Drones is the seventh studio album by English rock band Muse, released on 5 June 2015 through Warner Bros. Records and the band's own Helium-3 imprint. The album was recorded between October 2014 and April 2015 at the Warehouse Studio in Vancouver, with orchestral sections recorded at Officine Meccaniche in Milan, and was produced by the band and Robert John "Mutt" Lange. Drones is a concept album following a soldier's abandonment, indoctrination as a "human drone", and eventual defection. It also comments on the Obama administration’s drone program. After their previous albums incorporated orchestral and electronic music, Muse aimed to return to a more straightforward rock sound musically.

Drones received mixed-to-positive reviews from critics, who praised its instrumentation but criticised its concept and lyrics. It topped 21 international charts, including the UK Albums Chart (where it became Muse's fifth consecutive number-one album) and the US Billboard 200. It sold over a million copies worldwide in 2015, making it the year's 19th-bestselling album. At the 58th Annual Grammy Awards, it won the award for Best Rock Album. The album was listed on 41 in the NME albums of the year 2015. Diffuser.fm named it the 42nd best of the year.

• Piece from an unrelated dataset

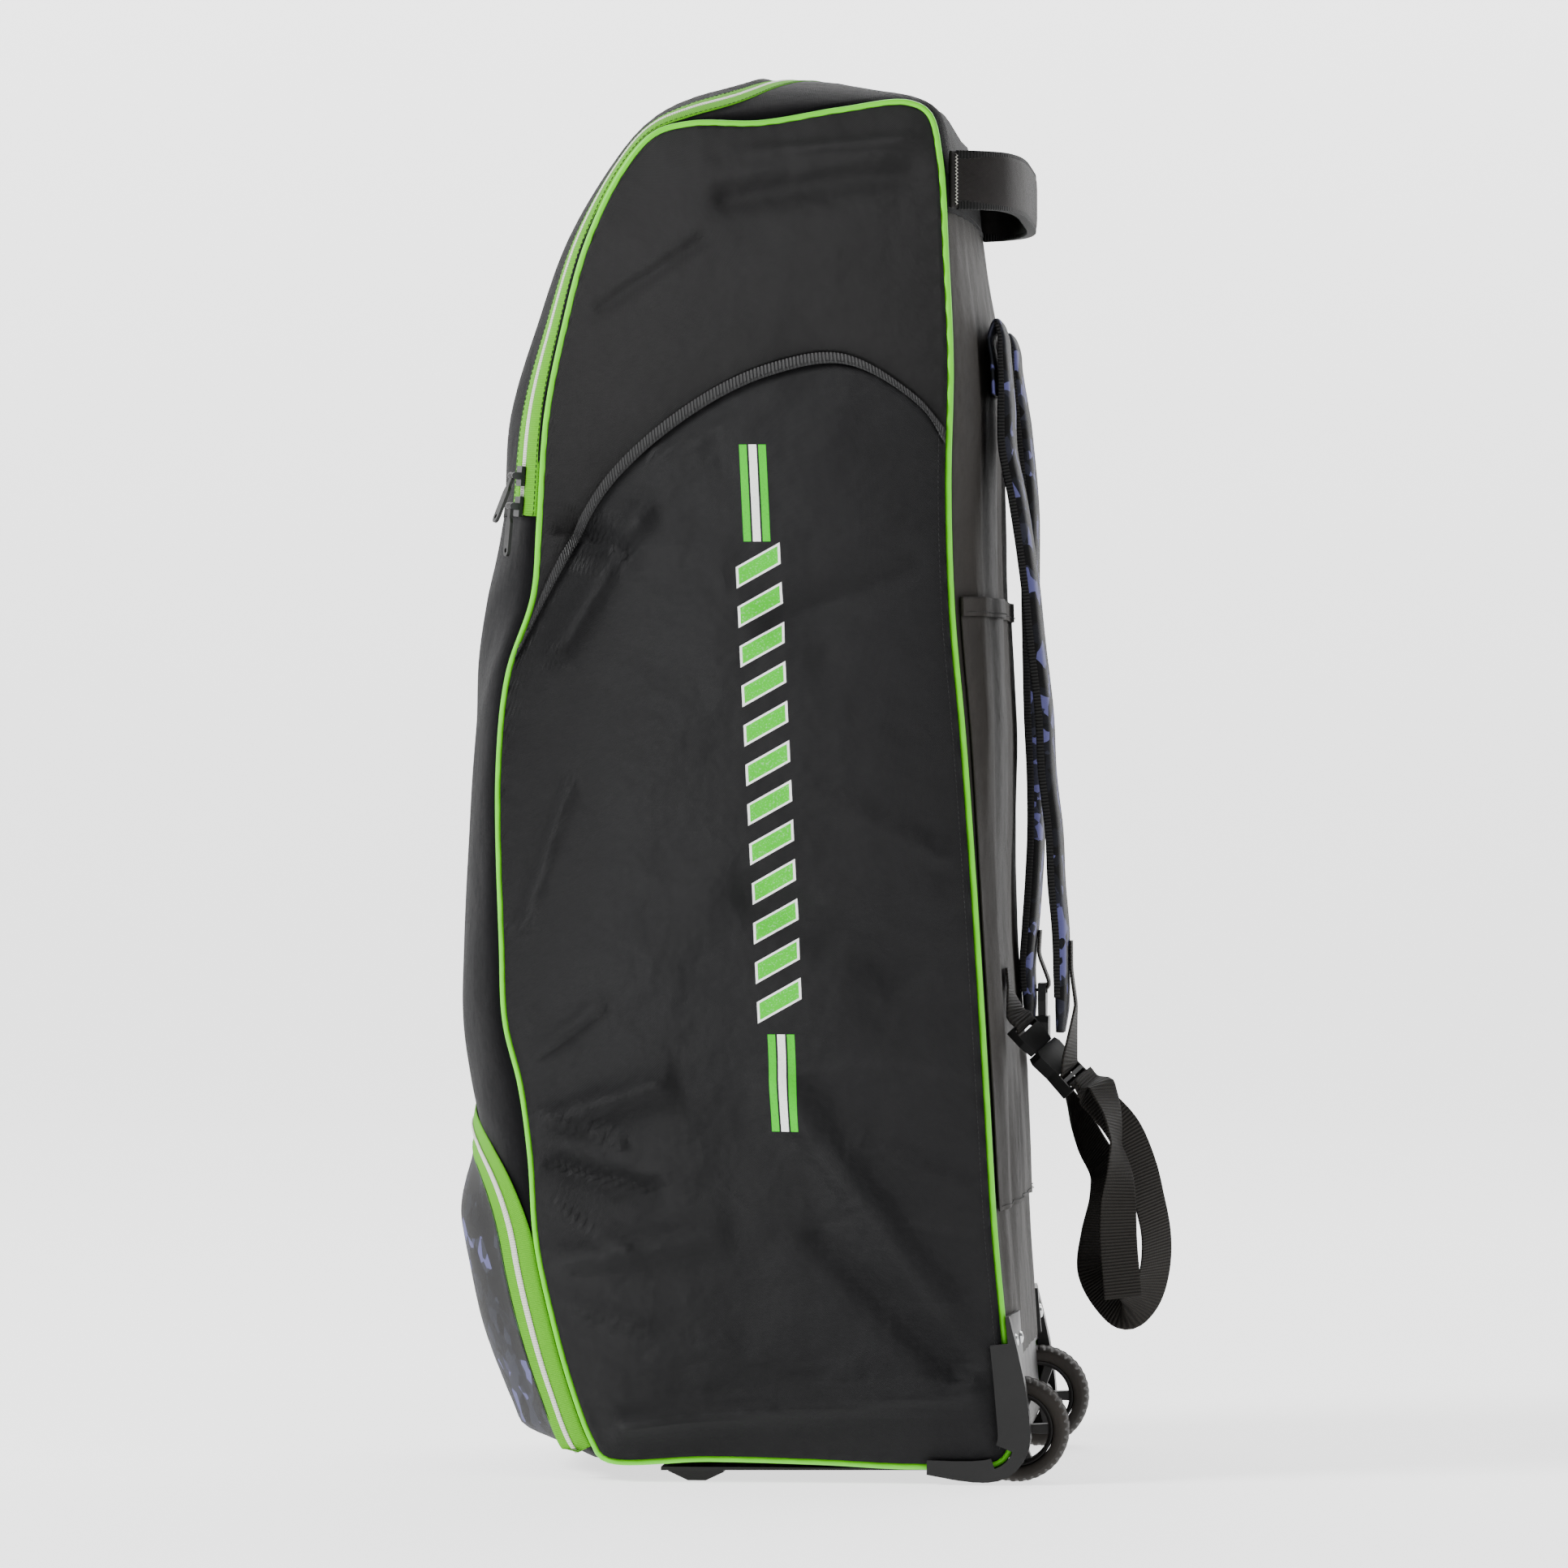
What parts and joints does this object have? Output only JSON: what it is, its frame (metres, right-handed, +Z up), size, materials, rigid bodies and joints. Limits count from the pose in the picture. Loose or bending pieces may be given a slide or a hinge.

It was supported by an expansive world tour with appearances at several festivals and arenas, lasting from 2015 to 2016 and grossing $88.5 million from 132 shows. A concert film of the tour, entitled Muse: Drones World Tour, was released in cinemas in July 2018.

Background
On their previous albums The Resistance (2009) and The 2nd Law (2012), Muse incorporated orchestral and electronic music. In December 2013, they released the live album and video Live at Rome Olympic Stadium; songwriter Matt Bellamy said the band wanted the release "to capture some of the extremes of what we've been doing since we want to go in a different direction in the future."

Muse began writing their seventh album soon after the Rome concert. Bellamy stated that the album "should be something that really does strip away the additional things that we've experimented with on the last two albums... I kind of feel like it will be nice to reconnect and remind ourselves of just the basics of who we are." The band felt the electronic side of their music was becoming too dominant. According to bassist Chris Wolstenholme, some of the music on The 2nd Law was "somewhat of a bore to play live, and I'm not too certain how much of it worked for our shows ... The logical step was to strip away all the outer layers and go back to the way we started. Sometimes, making things simpler makes them more powerful."

Recording
In October 2014, Muse entered the Warehouse Studio in Vancouver. After having self-produced their previous two albums, Muse worked with producer Robert John "Mutt" Lange to spend less time mixing and reviewing takes and focus on performance. Tommaso Colliva and Rich Costey served as additional producers. After having used several different bass guitars and effect pedals for The 2nd Law, Wolstenholme used only one bass guitar and a small number of pedals, hoping to find a cohesive sound.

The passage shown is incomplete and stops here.